The second book is notable for the fact that it was Murat Auezov’s first book written in the Kazakh language. In an epigraph to the book, the author wrote: “There were times when we almost lost our language and religion and came back again. And what about Dilim?! It is absolutely impossible to lose it. We have survived as individuals, as an independent nation, an independent state only through the health of the dil (mind/credo), the purity of the dil, the strength of the dil.”
Among the details on the elder Auezov’s contribution to literature, Murat Auezov particularly highlights his efforts in saving the Kyrgyz Manas epic, which were accused of embodying anti-humanist, feudal ideas.
In 1952, Mukhtar Auezov made the remarkable decision to go to Bishkek to make a speech in defense of the Manas epic and he won his case.
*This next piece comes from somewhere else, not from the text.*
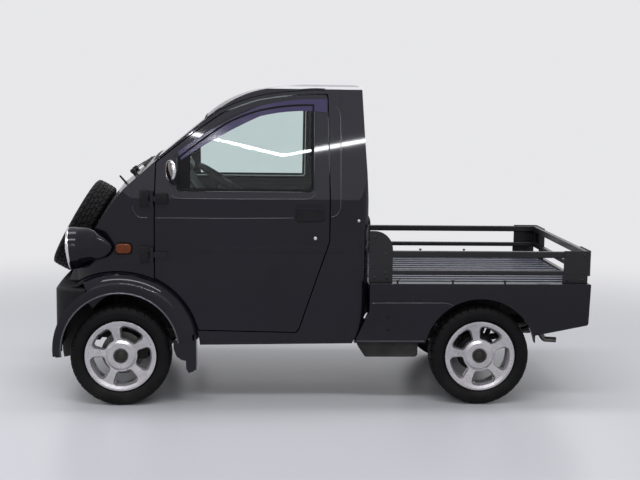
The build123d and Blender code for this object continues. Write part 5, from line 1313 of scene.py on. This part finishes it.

“This is a famous story,” said Murat Auezov in an interview with Forbes Kazakhstan. “He went with the risk to his life and spoke at a conference when they [the commission] had already arrived from Moscow with the verdict that it was an anti-people work and that it should be destroyed. Then, in a letter to Valentina Nikolaevna (Mukhtar Auezov’s third wife), he wrote: ‘I am aware of the danger this poses to me, yet I cannot remain silent,’” said Murat Auezov.
His father’s current recognition in the region also comes from his efforts to develop a better understanding of the literary works of Turkic-speaking countries that consequently led to closer ties among people in those countries.
“When I was 12 or 13 years old, during a trip to Issyk-Kul (lake in Kyrgyzstan), we visited the aul (village) of Sayakbay Karalayev, the great manaschi (Manas narrator). At that time, my father coached my little brother Yernar and me to know and feel the whole essence of the Turkic-speaking world. We knew that Sayakbay would like it if we knew the Kyrgyz spirit, the Kyrgyz worldview just as much as we knew the Kazakh one. That is why for me Manas became a very close work,” said Murat Auezov.